What is the difference, if any, between a 'gangsta' and a 'gang member'.
Is a gangsta a 'wannabe' gang member?
Are all 'gangsta's' criminals, selling drugs, hurting people, doing whatever, or can they just be 'pretending' or acting the 'role' of a tough guy gangsta.
Similar to how some of the violent criminals will call themselves "soldiers" when all they are is thugs or murderers.
(and now I take off my linguist hat. If you'd like the full academic treatment, let me know and I'll talk your ear off about exclusionary language, high- vs low-prestige dialects, and sociolinguistics)
Gang is a denotation of a formal group with its own "bylaws" and traditions. Most of the gangs in my school would not be called "gangsta." A member of a gang is not a gangsta but rather is referred to by their color or their gang name.
Contrary to what you might expect, the gang members that I have taught were subtle. The always wore their colors, but they were disciplined and polite unless they felt like they had been disrepected or their colors (the beads or bandana or whatever they associated with the gang) had been disrespected. This was often a problem, since staff takes all such items away from students and stores them for the day with cell phones and other personal belongings.

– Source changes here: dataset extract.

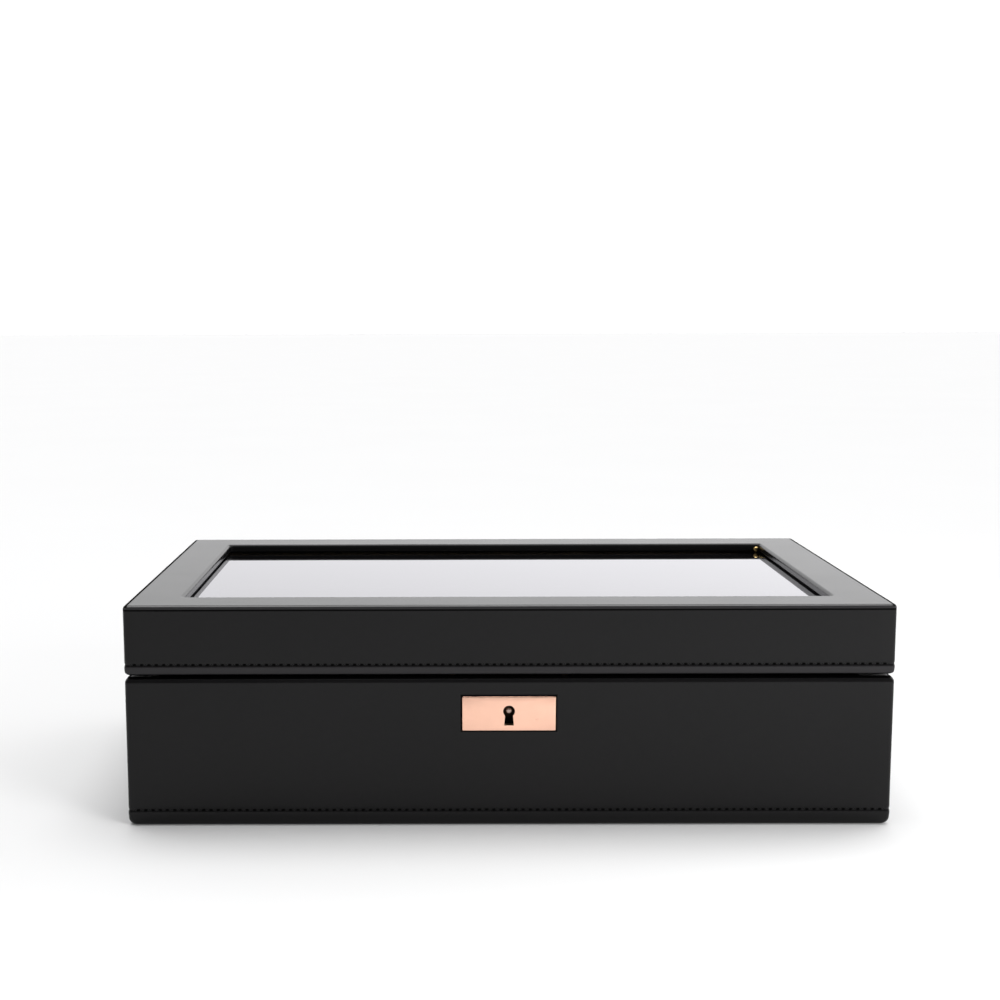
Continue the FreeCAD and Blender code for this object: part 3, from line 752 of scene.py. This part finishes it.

I've worked with people with trauma histories for a long time and feel compelled to say that gang involvement is a very complex situation, usually based on safety. I think because it's somewhat glorified, it's tempting for people to use words like gangsta without really knowing much about what that means.
In my experience,people who are in gangs or who are familiar with them don't refer to themselves or other people as gangsta or gang members. They usually use the name of the gang. As in "he's a GD" or "she's a Latin Queen."